More specifically, while growing a decision tree during the bagging process, random forests perform split-variable randomization where each time a split is to be performed, the search for the split variable is limited to a random subset of \(m\) of the original p features. Typical default values are \(m = p/3\) (regression) and \(m = \sqrt{p}\) (classification) but this should be considered a tuning parameter.

Hyperparameters

There are several tunable hyperparameters that we should consider when training a model:

• The number of trees in the forest
• The number of features to consider at any given split: \(m\)
• The complexity of each tree

 

Number of trees

The first consideration is the number of trees within your random forest. Although not technically a hyperparameter, the number of trees needs to be sufficiently large to stabilize the error rate. A good rule of thumb is to start with 10 times the number of features. However, as you adjust other hyperparameters such as \(m\) and node size, more or fewer trees may be required. More trees provide more robust and stable error estimates and variable importance measures; however, the impact on computation time increases linearly with the number of trees.

 

The number of features to consider at any given split: \(m\)

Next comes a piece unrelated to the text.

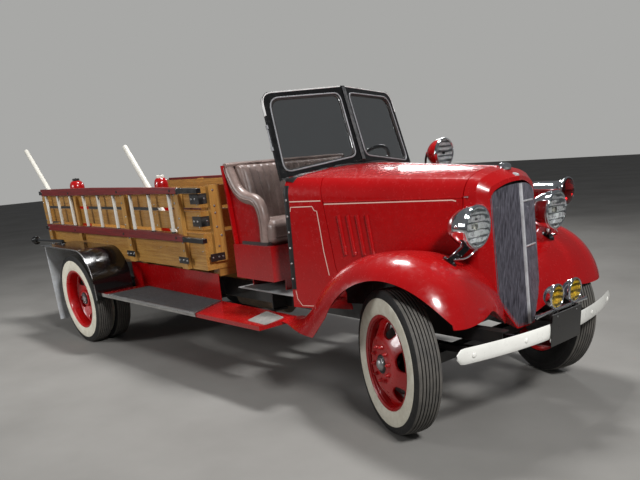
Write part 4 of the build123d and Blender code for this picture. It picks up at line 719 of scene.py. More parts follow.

The hyperparameter that controls the split-variable randomization feature of random forests is often referred to as \(m\) and it helps to balance low tree correlation with reasonable predictive strength. With regression problems the default value is often \(m = p/3\) and for classification \(m = \sqrt{p}\). However, when there are fewer relevant predictors (e.g., noisy data) a higher value of \(m\) tends to perform better because it makes it more likely to select those features with the strongest signal. When there are many relevant predictors, a lower \(m\) might perform better.

 

The complexity of each tree

Random forests are built on individual decision trees; consequently, most random forest implementations have one or more hyperparameters that allow us to control the depth and complexity of the individual trees. This will often include hyperparameters such as node size, max depth, max number of terminal nodes, or the required node size to allow additional splits.